Burjuva demokrasisinin sahteliği ve siyasal gericilik
Neo-liberal saldırının siyasal alandaki yansıması olan siyasal gericilik, emperyalist metropollerde de kendisini gösteriyor. Bu saldırı kendini temel demokratik hak ve özgürlüklerin gitgide kemirilmesi ile adım adım sınırlandırılması ve polis devleti uygulamalarının kademe kademe yaygınlaştırılıp meşrulaştırılması biçiminde gösteriyor. Elbette bu yönelim emperyalist burjuvazi için bir zorunluluktur. Gerisinde, sonu gelmeyen iktisadi ve sosyal saldırıların işçi sınıfında ve emekçilerde yarattığı sosyal huzursuzluğu dizginleme ve denetim altına alma kaygısı vardır. Dolayısıyla işçi ve emekçi hareketinin sahneye dönüşü, kapitalist hükümetleri endişelendirmekle kalmıyor, onları karşı hazırlık yapmaya da itiyor.

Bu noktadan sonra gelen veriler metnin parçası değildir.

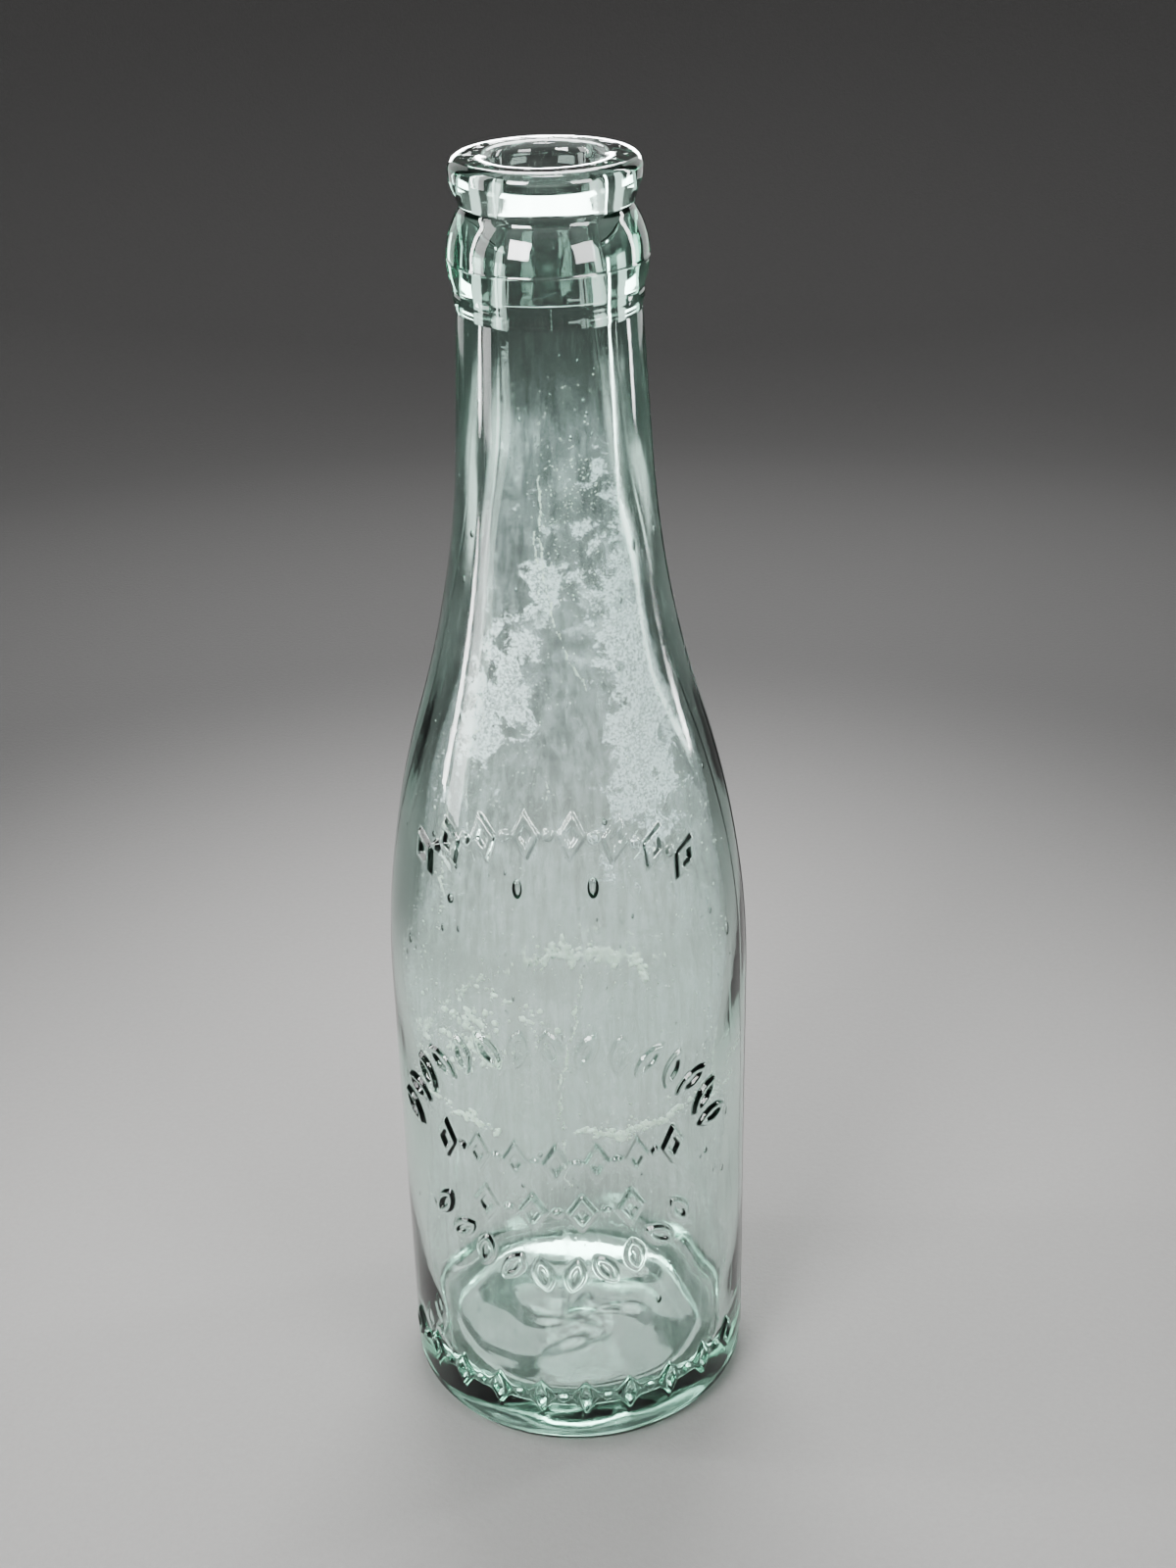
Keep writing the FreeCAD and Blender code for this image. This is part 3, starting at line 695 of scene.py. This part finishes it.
# Patches of thick haze: angle, height, half-angle, half-height, strength.
THICK_PATCHES = (
    (60, 150, 22, 13, 1.0), (48, 136, 17, 12, 0.95), (38, 120, 15, 13, 0.75), (64, 128, 16, 14, 0.55),
    (-22, 141, 16, 9, 0.50), (-34, 131, 14, 9, 0.75), (-14, 131, 14, 10, 0.35), (2, 152, 14, 4, 0.60),
    (24, 158, 12, 5, 0.55), (-48, 118, 16, 12, 0.30), (15, 112, 14, 8, 0.30),
    (-16, 165, 15, 6, 0.42), (6, 177, 9, 5, 0.36), (-34, 173, 10, 5, 0.30), (42, 167, 16, 5, 0.50),
    (-8, 150, 12, 6, 0.50), (20, 146, 14, 7, 0.45),
    (168, 132, 24, 16, 0.40), (205, 120, 18, 14, 0.35), (130, 140, 20, 16, 0.45),
)
# Patches of thin veil, over a faint veil everywhere.
THIN_PATCHES = (
    (0, 172, 80, 13, 0.16),
    (20, 130, 60, 30, 0.22), (-20, 175, 20, 6, 0.30), (30, 84, 40, 14, 0.16), (160, 90, 60, 40, 0.14),
    (-60, 60, 30, 25, 0.10), (-40, 100, 20, 30, 0.14), (62, 100, 14, 26, 0.16),
)
EVEN_VEIL = 0.13
WASHED_PATCHES = ((14, 143, 7, 6, 1.0), (8, 124, 9, 14, 0.8), (-4, 110, 10, 8, 0.6))


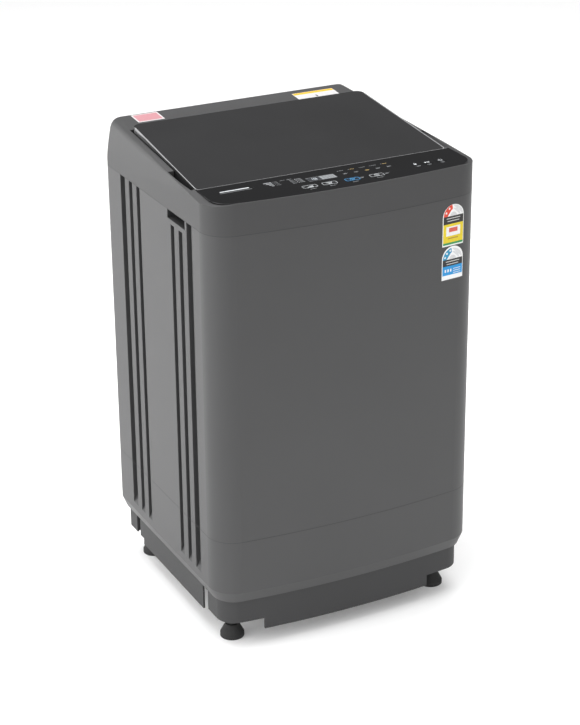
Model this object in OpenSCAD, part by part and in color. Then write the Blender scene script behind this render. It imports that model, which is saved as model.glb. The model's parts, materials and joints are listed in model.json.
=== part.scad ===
/* [Overall size] */
// Width of the cabinet across the flat sides
body_w = 540; // [500:1:650]
// Whole depth, from the front face to the ends of the water inlets
body_d = 540; // [450:1:650]
// Height of the seam between the cabinet and the top cover
seam_h = 825.6; // [680:0.1:1000]
// How far the water inlets reach behind the rear panel
inlet_reach = 38; // [30:1:50]

/* [Cabinet] */
// How far the front face bows out at its middle
front_bow = 19; // [8:1:30]
// Radius of the two front corners
corner_r = 52; // [35:1:60]
// Radius of the two rear corners
rear_r = 26; // [15:1:40]
// Thickness of the painted steel wrapper
sheet_t = 0.8; // [0.6:0.1:1.5]
// Height of the cabinet's turned-in bottom lip
lip_h = 102; // [90:1:120]
// How far the bottom lip stands in from the outer face
lip_in = 9; // [4:1:12]
// Depth of the pressed grooves in the sides
groove_deep = 8.5; // [4:0.5:10]
// Length of each hand recess
grip_len = 75; // [60:1:90]
// Height of each hand recess
grip_high = 17; // [14:1:22]

/* [Base and feet] */
// How far the base stands in from the cabinet's face
base_in = 15; // [12:1:20]
// Height of the underside of the base at the front
base_low = 31; // [25:1:40]
// Radius of the foot pads
foot_r = 23; // [18:1:28]
// Height of the foot pads
foot_h = 26; // [20:1:32]

/* [Top cover and lid] */
// Height of the control panel above the seam
panel_rise = 58.4; // [50:0.1:70]
// Distance from the front face back to the lid
panel_deep = 112; // [100:1:125]
// Length of the lid, front to rear
lid_len = 310; // [280:1:330]
// Half of the lid's width at its front edge
lid_half = 251; // [235:1:255]
// Thickness of the lid's glass
glass_t = 4; // [3:0.5:5]

/* [Tub and basket] */
// Gap between the tub's rim and the nearest wall
tub_gap = 20; // [16:1:30]
// Height of the tub floor above the ground
tub_floor_h = 300; // [280:1:320]
// Gap between the basket wall and the tub wall
basket_gap = 15; // [12:1:18]
// Radius of the pulsator
pulsator_r = 162; // [130:1:170]

/* [Drive] */
// Radius of the drive pulley's groove
pulley_r = 84; // [70:1:90]
// Radius of the motor pulley's groove
motor_pulley_r = 21; // [18:1:24]
// Distance from the drum shaft to the motor shaft
motor_reach = 140; // [136:1:150]
// Gear module of the reduction gears
gear_m = 1.5; // [1.3:0.1:1.5]

/* [Hidden] */
$fn = 96;
eps = 0.02;
fit = 0.05;
gap = 0.3;

half_w = body_w / 2;
y_front = -body_d / 2;
y_back = body_d / 2;
y_rear = y_back - inlet_reach;
bow_span = 270;
bow_r = (bow_span * bow_span + front_bow * front_bow) / (2 * front_bow);
bow_cy = y_front + bow_r;

panel_h = seam_h + panel_rise;
lid_y0 = y_front + panel_deep + 1;
lid_y1 = lid_y0 + lid_len;
lid_half_rear = lid_half - 10;
rim_slope = 4;
side_lean = 14;
plan_lean = 1.72;
lean_in = 2.4;
roll_r = 22;
roll_cuts = 4;
lid_slope = 6.1;
deck_h = panel_h - 16;
cover_t = 3;
hinge_y = lid_y1 - 8;
hinge_x = half_w - 45;
glass_z = panel_h - 2;
hinge_h = glass_z + (hinge_y - lid_y0) * tan(lid_slope) - 10.4;
pin_r = 3;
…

Bunun için de siyasal gericiliği kurumlaştırılıyor ve o çok kutsanan burjuva demokrasisi daha şimdiden bir tarafa itiliyor. Fransa’da olduğu gibi burjuva parlamentosu devre dışı bırakılıyor. İngiltere’de, Fransa’da ve Almanya’da grev hakkı kısıtlanıyor ya da dosdoğru yasaklama yoluna gidiliyor. İngiltere grevcilere karşı orduyu devreye sokmak istiyor, çok sert önlemler alacağını bildiriyor. Büyük övgülere konu edilen “batı demokrasisi”, yerini adım adım siyasal gericiliğe ve polis devletine, ırkçılığa ve yabancı düşmanlığına, militarizme ve savaşa bırakıyor. Tüm bu gelişmeler, kapitalist dünya sisteminin metropol ülkelerinde de demokrasi uğruna mücadeleyi, kazanılmış demokratik hak ve özgürlüklerin savunulmasını ve geliştirilmesini, özel önem taşıyan güncel bir politik sorun haline getiriyor. Sınıf mücadelesi de siyasal gericilik de Avrupa’ya daha sert şekilde geri dönüyor.